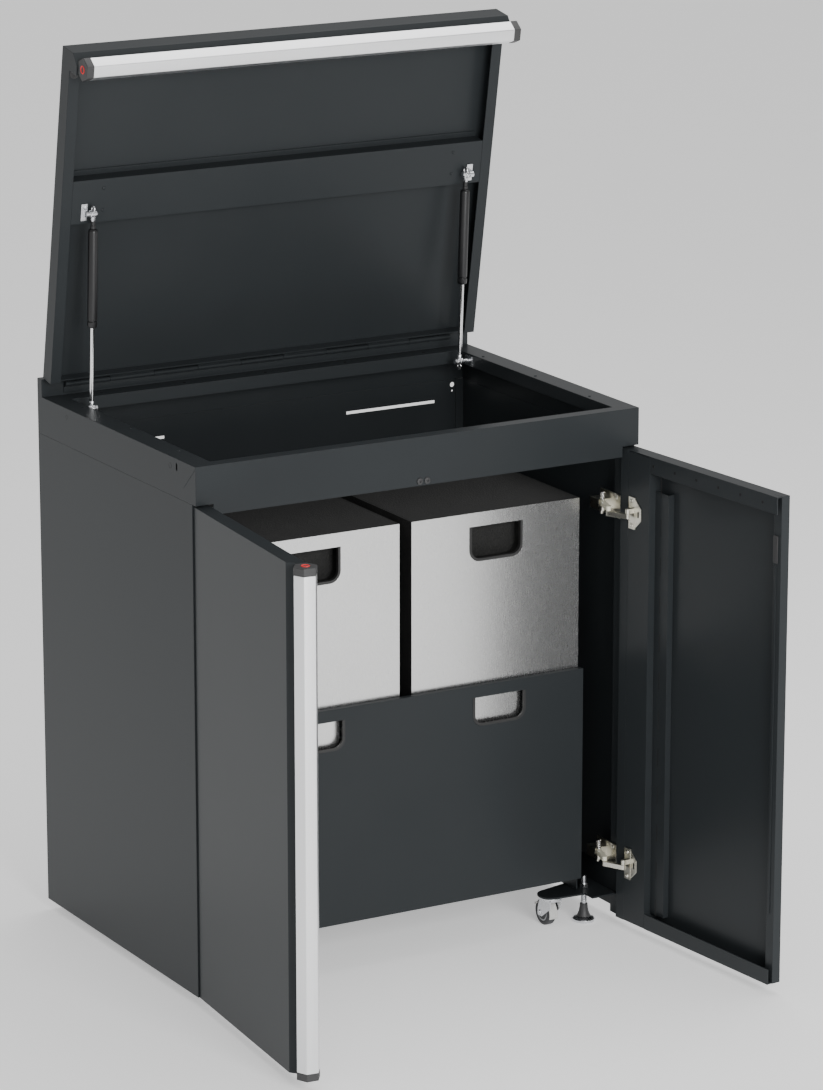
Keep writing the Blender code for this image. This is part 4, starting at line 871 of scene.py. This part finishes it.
def make_foot_details(end, side):
    """The stud's two nuts, its thread and the tapered neck over the disc."""
    where = f"{end}_{side}"
    low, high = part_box(f"levelling_foot_{where}")
    centre = (low + high) / 2
    foot = f"levelling_foot_{where}"
    hexagon = arc((0, 0), NUT_RADIUS, 0, 300, 6)
    for label, height in (("lock", CORNER_PLATE_LOW - 0.0090), ("upper", CORNER_PLATE_LOW + 0.0034)):
        place = Matrix.Translation((centre.x, centre.y, height))
        extruded(f"foot_nut_{label}_{where}", hexagon, NUT_HEIGHT, place, ZINC, foot, bevel=0.0007)
    thread = helix(THREAD_RADIUS, THREAD_HEIGHT, THREAD_TURNS, 12)
    place = Matrix.Translation((centre.x, centre.y, THREAD_LOW))
    wire(f"foot_thread_{where}", thread, THREAD_WIRE, place, ZINC, foot)
    neck = [(0.0125, 0.0098), (0.0120, 0.0125), (0.0092, 0.0190), (0.0078, 0.0270)]
    neck += [(0.0072, 0.0340), (0.0052, 0.0348)]
    place = Matrix.Translation((centre.x, centre.y, 0))
    lathed(f"foot_neck_{where}", neck, place, CAP_BLACK, foot, 32)


# ---- bins and carrier ----
def handle_points(width, height, radius):
    """A flat-topped opening with round lower corners, hung from its top edge."""
    points = [(-width / 2, 0.0)]
    points += arc((-width / 2 + radius, -height + radius), radius, 180, 270, 8)
    points += arc((width / 2 - radius, -height + radius), radius, 270, 360, 8)
    return points + [(width / 2, 0.0)]


def make_handle(name, x, face, top, height, rides, cup):
    """The U-shaped edging of a hand opening, with a closed cup behind it on a bin."""
    outline = handle_points(HANDLE_WIDTH - 0.0004, height - 0.0002, HANDLE_RADIUS)
    inside = handle_points(HANDLE_WIDTH - 2 * BAND_WIDTH, height - BAND_WIDTH, HANDLE_RADIUS - BAND_WIDTH)
    place = Matrix.Translation((x, face, top)) @ Matrix.Rotation(QUARTER, 4, "X")
    depth = CUP_FRONT if cup else CUP_FRONT / 2
    behind = place @ Matrix.Translation((0, 0, -depth))
    band = outline + inside[::-1]
    extruded(f"{name}_edging", band, depth + BAND_PROUD, behind, TRIM_GREY, rides)
    if cup:
        body = bmesh.new()
        front = [body.verts.new((px, py, -CUP_FRONT)) for px, py in outline]
        rear = [body.verts.new((px * 1.02, py * 1.02 + 0.001, -CUP_DEPTH)) for px, py in outline]
        for index, corner in enumerate(front):
            after = (index + 1) % len(front)
            body.faces.new((corner, front[after], rear[after], rear[index]))
        body.faces.new(rear)
        cup_piece = finish_piece(f"{name}_cup", body, place, GRAINED, rides)
        wall = cup_piece.modifiers.new("cup_wall", "SOLIDIFY")
        wall.thickness = CUP_WALL
        wall.offset = 1.0


def make_bin_details(side):
    low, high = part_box(f"bin_face_{side}")
    x = (low.x + high.x) / 2
    top = high.z - BIN_HANDLE_DROP
    make_handle(f"bin_handle_{side}", x, low.y, top, BIN_HANDLE_HEIGHT, f"bin_{side}", True)
    low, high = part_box("carrier_front")
    top = high.z - CARRIER_HANDLE_DROP
    make_handle(f"carrier_handle_{side}", x, low.y, top, CARRIER_HANDLE_HEIGHT, "carrier", False)


def make_slide_members():
    """The carrier slides' middle members, set between the fixed channel and the carrier."""
    low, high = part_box("carrier_tray")
    for side, sign in SIDES.items():
        edge = high.x * sign - sign * 0.0045
        body = bmesh.new()
        start = low.y + 0.062
        rings = []
        section = rounded_polygon(rectangle(*SLIDE_SECTION), 0.0010, 3)
        for index in range(SLIDE_STEPS + 1):
            y = start + SLIDE_LENGTH * index / SLIDE_STEPS
            rings.append([body.verts.new((edge + px, y, SLIDE_HEIGHT + pz)) for px, pz in section])
        for near, far in zip(rings, rings[1:]):
            for index, corner in enumerate(near):
                after = (index + 1) % len(near)
                body.faces.new((corner, near[after], far[after], far[index]))
        body.faces.new(rings[0])
        body.faces.new(rings[-1])
        bmesh.ops.recalc_face_normals(body, faces=body.faces)
        mesh = bpy.data.meshes.new(f"slide_member_{side}")
        body.to_mesh(mesh)
        body.free()
        piece = bpy.data.objects.new(f"slide_member_{side}", mesh)
        bpy.context.collection.objects.link(piece)
        mesh.materials.append(ZINC)
        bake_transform(piece)


# ---- the stage ----
def make_floor():
    floor = Finish("studio_floor", Roughness=0.9, Emission_Color=(1, 1, 1, 1), Emission_Strength=0.46)
    floor.tint(floor.noise(3.0, 2.0), (0.86, 0.86, 0.86), (0.90, 0.90, 0.90))
    mesh = bpy.data.meshes.new("studio_floor")
    half = FLOOR_SIZE / 2
    corners = [(-half, -half, 0), (half, -half, 0), (half, half, 0), (-half, half, 0)]
    mesh.from_pydata(corners, [], [(0, 1, 2, 3)])
    mesh.materials.append(floor.material)
    plane = bpy.data.objects.new("studio_floor", mesh)
    plane.location.z = -FLOOR_DROP
    bpy.context.collection.objects.link(plane)


def softbox(name, place, target, size, power):
    light = bpy.data.lights.new(name, "AREA")
    light.shape = "RECTANGLE"
    light.size, light.size_y = size
    light.energy = power
    lamp = bpy.data.objects.new(name, light)
    bpy.context.collection.objects.link(lamp)
    lamp.location = place
    lamp.rotation_euler = (Vector(target) - Vector(place)).to_track_quat("-Z", "Y").to_euler()


def make_lights():
    world = bpy.data.worlds.new("studio_room")
    bpy.context.scene.world = world
    world.use_nodes = True
    room = world.node_tree.nodes["Background"]
    room.inputs["Color"].default_value = (1.0, 1.0, 1.0, 1)
    room.inputs["Strength"].default_value = WORLD_STRENGTH
    for name, place, size, power in SOFTBOXES:
        softbox(name, place, LIGHT_TARGET, size, power)


def make_camera():
    """Above and to the left of the chest's front, with a long lens."""
    camera = bpy.data.cameras.new("studio_camera")
    camera.sensor_fit = "HORIZONTAL"
    camera.sensor_width = SENSOR_WIDTH
    camera.lens = CAMERA_LENS
    camera.clip_end = 100.0
    eye = bpy.data.objects.new("studio_camera", camera)
    bpy.context.collection.objects.link(eye)
    x, before_front, height = CAMERA_PLACE
    eye.location = (x, FRONT + before_front, height)
    eye.rotation_euler = (math.radians(CAMERA_TILT), 0, math.radians(CAMERA_TURN))
    bpy.context.scene.camera = eye


make_bar("lid_grip", "lid_bar", LID_OPEN, 0, LID_BAR_SILVER, "lid")
make_bar("door_grip", "door_bar", DOOR_OPEN["left"], 2, BAR_SILVER, "door_left")
make_frame_details()
make_lid_details()
for side in SIDES:
    make_door_details(side)
    make_strut_details(side)
    make_bin_details(side)
    for level in ("lower", "upper"):
        make_hinge_details(side, level)
    for end in ENDS:
        make_caster_details(end, side)
        make_foot_details(end, side)
make_slide_members()
make_floor()
make_lights()
make_camera()

bpy.context.view_layer.update()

# # # #

Extract every line above exactly as it stands.

◆ ANSWER FOR THIS EXERCISE:
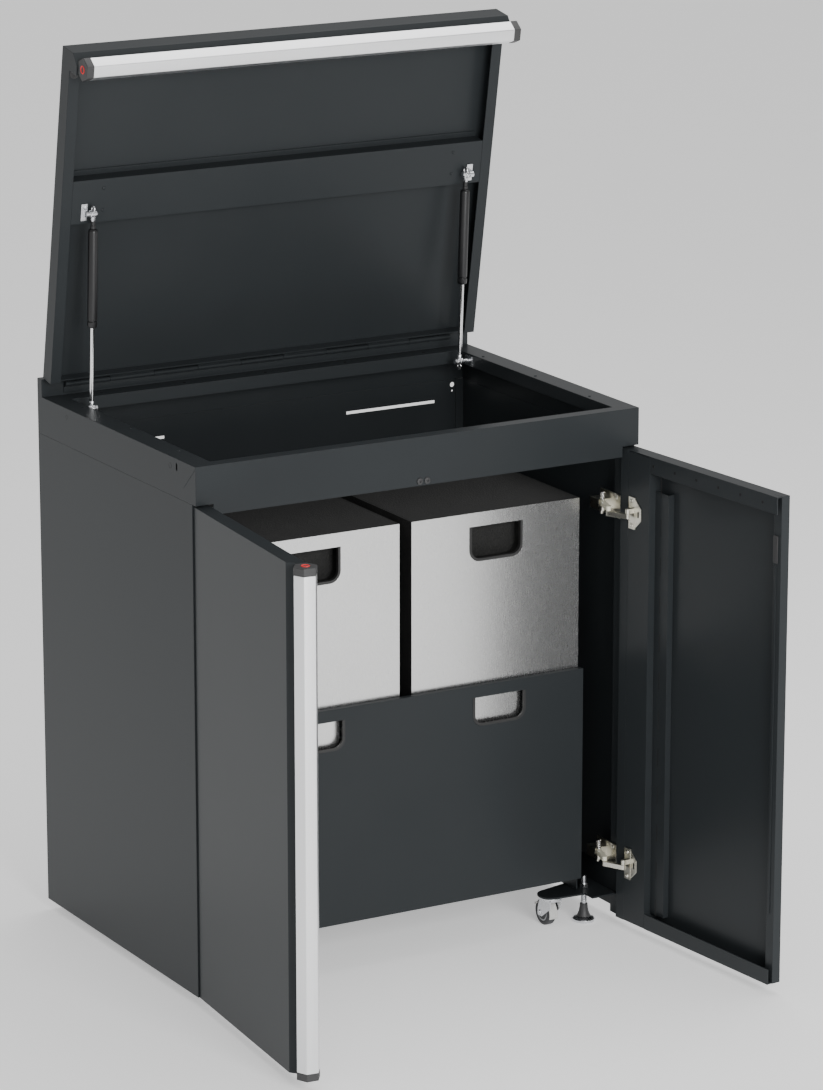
Keep writing the Blender code for this image. This is part 4, starting at line 871 of scene.py. This part finishes it.
def make_foot_details(end, side):
    """The stud's two nuts, its thread and the tapered neck over the disc."""
    where = f"{end}_{side}"
    low, high = part_box(f"levelling_foot_{where}")
    centre = (low + high) / 2
    foot = f"levelling_foot_{where}"
    hexagon = arc((0, 0), NUT_RADIUS, 0, 300, 6)
    for label, height in (("lock", CORNER_PLATE_LOW - 0.0090), ("upper", CORNER_PLATE_LOW + 0.0034)):
        place = Matrix.Translation((centre.x, centre.y, height))
        extruded(f"foot_nut_{label}_{where}", hexagon, NUT_HEIGHT, place, ZINC, foot, bevel=0.0007)
    thread = helix(THREAD_RADIUS, THREAD_HEIGHT, THREAD_TURNS, 12)
    place = Matrix.Translation((centre.x, centre.y, THREAD_LOW))
    wire(f"foot_thread_{where}", thread, THREAD_WIRE, place, ZINC, foot)
    neck = [(0.0125, 0.0098), (0.0120, 0.0125), (0.0092, 0.0190), (0.0078, 0.0270)]
    neck += [(0.0072, 0.0340), (0.0052, 0.0348)]
    place = Matrix.Translation((centre.x, centre.y, 0))
    lathed(f"foot_neck_{where}", neck, place, CAP_BLACK, foot, 32)


# ---- bins and carrier ----
def handle_points(width, height, radius):
    """A flat-topped opening with round lower corners, hung from its top edge."""
    points = [(-width / 2, 0.0)]
    points += arc((-width / 2 + radius, -height + radius), radius, 180, 270, 8)
    points += arc((width / 2 - radius, -height + radius), radius, 270, 360, 8)
    return points + [(width / 2, 0.0)]


def make_handle(name, x, face, top, height, rides, cup):
    """The U-shaped edging of a hand opening, with a closed cup behind it on a bin."""
    outline = handle_points(HANDLE_WIDTH - 0.0004, height - 0.0002, HANDLE_RADIUS)
    inside = handle_points(HANDLE_WIDTH - 2 * BAND_WIDTH, height - BAND_WIDTH, HANDLE_RADIUS - BAND_WIDTH)
    place = Matrix.Translation((x, face, top)) @ Matrix.Rotation(QUARTER, 4, "X")
    depth = CUP_FRONT if cup else CUP_FRONT / 2
    behind = place @ Matrix.Translation((0, 0, -depth))
    band = outline + inside[::-1]
    extruded(f"{name}_edging", band, depth + BAND_PROUD, behind, TRIM_GREY, rides)
    if cup:
        body = bmesh.new()
        front = [body.verts.new((px, py, -CUP_FRONT)) for px, py in outline]
        rear = [body.verts.new((px * 1.02, py * 1.02 + 0.001, -CUP_DEPTH)) for px, py in outline]
        for index, corner in enumerate(front):
            after = (index + 1) % len(front)
            body.faces.new((corner, front[after], rear[after], rear[index]))
        body.faces.new(rear)
        cup_piece = finish_piece(f"{name}_cup", body, place, GRAINED, rides)
        wall = cup_piece.modifiers.new("cup_wall", "SOLIDIFY")
        wall.thickness = CUP_WALL
        wall.offset = 1.0


def make_bin_details(side):
    low, high = part_box(f"bin_face_{side}")
    x = (low.x + high.x) / 2
    top = high.z - BIN_HANDLE_DROP
    make_handle(f"bin_handle_{side}", x, low.y, top, BIN_HANDLE_HEIGHT, f"bin_{side}", True)
    low, high = part_box("carrier_front")
    top = high.z - CARRIER_HANDLE_DROP
    make_handle(f"carrier_handle_{side}", x, low.y, top, CARRIER_HANDLE_HEIGHT, "carrier", False)


def make_slide_members():
    """The carrier slides' middle members, set between the fixed channel and the carrier."""
    low, high = part_box("carrier_tray")
    for side, sign in SIDES.items():
        edge = high.x * sign - sign * 0.0045
        body = bmesh.new()
        start = low.y + 0.062
        rings = []
        section = rounded_polygon(rectangle(*SLIDE_SECTION), 0.0010, 3)
        for index in range(SLIDE_STEPS + 1):
            y = start + SLIDE_LENGTH * index / SLIDE_STEPS
            rings.append([body.verts.new((edge + px, y, SLIDE_HEIGHT + pz)) for px, pz in section])
        for near, far in zip(rings, rings[1:]):
            for index, corner in enumerate(near):
                after = (index + 1) % len(near)
                body.faces.new((corner, near[after], far[after], far[index]))
        body.faces.new(rings[0])
        body.faces.new(rings[-1])
        bmesh.ops.recalc_face_normals(body, faces=body.faces)
        mesh = bpy.data.meshes.new(f"slide_member_{side}")
        body.to_mesh(mesh)
        body.free()
        piece = bpy.data.objects.new(f"slide_member_{side}", mesh)
        bpy.context.collection.objects.link(piece)
        mesh.materials.append(ZINC)
        bake_transform(piece)


# ---- the stage ----
def make_floor():
    floor = Finish("studio_floor", Roughness=0.9, Emission_Color=(1, 1, 1, 1), Emission_Strength=0.46)
    floor.tint(floor.noise(3.0, 2.0), (0.86, 0.86, 0.86), (0.90, 0.90, 0.90))
    mesh = bpy.data.meshes.new("studio_floor")
    half = FLOOR_SIZE / 2
    corners = [(-half, -half, 0), (half, -half, 0), (half, half, 0), (-half, half, 0)]
    mesh.from_pydata(corners, [], [(0, 1, 2, 3)])
    mesh.materials.append(floor.material)
    plane = bpy.data.objects.new("studio_floor", mesh)
    plane.location.z = -FLOOR_DROP
    bpy.context.collection.objects.link(plane)


def softbox(name, place, target, size, power):
    light = bpy.data.lights.new(name, "AREA")
    light.shape = "RECTANGLE"
    light.size, light.size_y = size
    light.energy = power
    lamp = bpy.data.objects.new(name, light)
    bpy.context.collection.objects.link(lamp)
    lamp.location = place
    lamp.rotation_euler = (Vector(target) - Vector(place)).to_track_quat("-Z", "Y").to_euler()


def make_lights():
    world = bpy.data.worlds.new("studio_room")
    bpy.context.scene.world = world
    world.use_nodes = True
    room = world.node_tree.nodes["Background"]
    room.inputs["Color"].default_value = (1.0, 1.0, 1.0, 1)
    room.inputs["Strength"].default_value = WORLD_STRENGTH
    for name, place, size, power in SOFTBOXES:
        softbox(name, place, LIGHT_TARGET, size, power)


def make_camera():
    """Above and to the left of the chest's front, with a long lens."""
    camera = bpy.data.cameras.new("studio_camera")
    camera.sensor_fit = "HORIZONTAL"
    camera.sensor_width = SENSOR_WIDTH
    camera.lens = CAMERA_LENS
    camera.clip_end = 100.0
    eye = bpy.data.objects.new("studio_camera", camera)
    bpy.context.collection.objects.link(eye)
    x, before_front, height = CAMERA_PLACE
    eye.location = (x, FRONT + before_front, height)
    eye.rotation_euler = (math.radians(CAMERA_TILT), 0, math.radians(CAMERA_TURN))
    bpy.context.scene.camera = eye


make_bar("lid_grip", "lid_bar", LID_OPEN, 0, LID_BAR_SILVER, "lid")
make_bar("door_grip", "door_bar", DOOR_OPEN["left"], 2, BAR_SILVER, "door_left")
make_frame_details()
make_lid_details()
for side in SIDES:
    make_door_details(side)
    make_strut_details(side)
    make_bin_details(side)
    for level in ("lower", "upper"):
        make_hinge_details(side, level)
    for end in ENDS:
        make_caster_details(end, side)
        make_foot_details(end, side)
make_slide_members()
make_floor()
make_lights()
make_camera()

bpy.context.view_layer.update()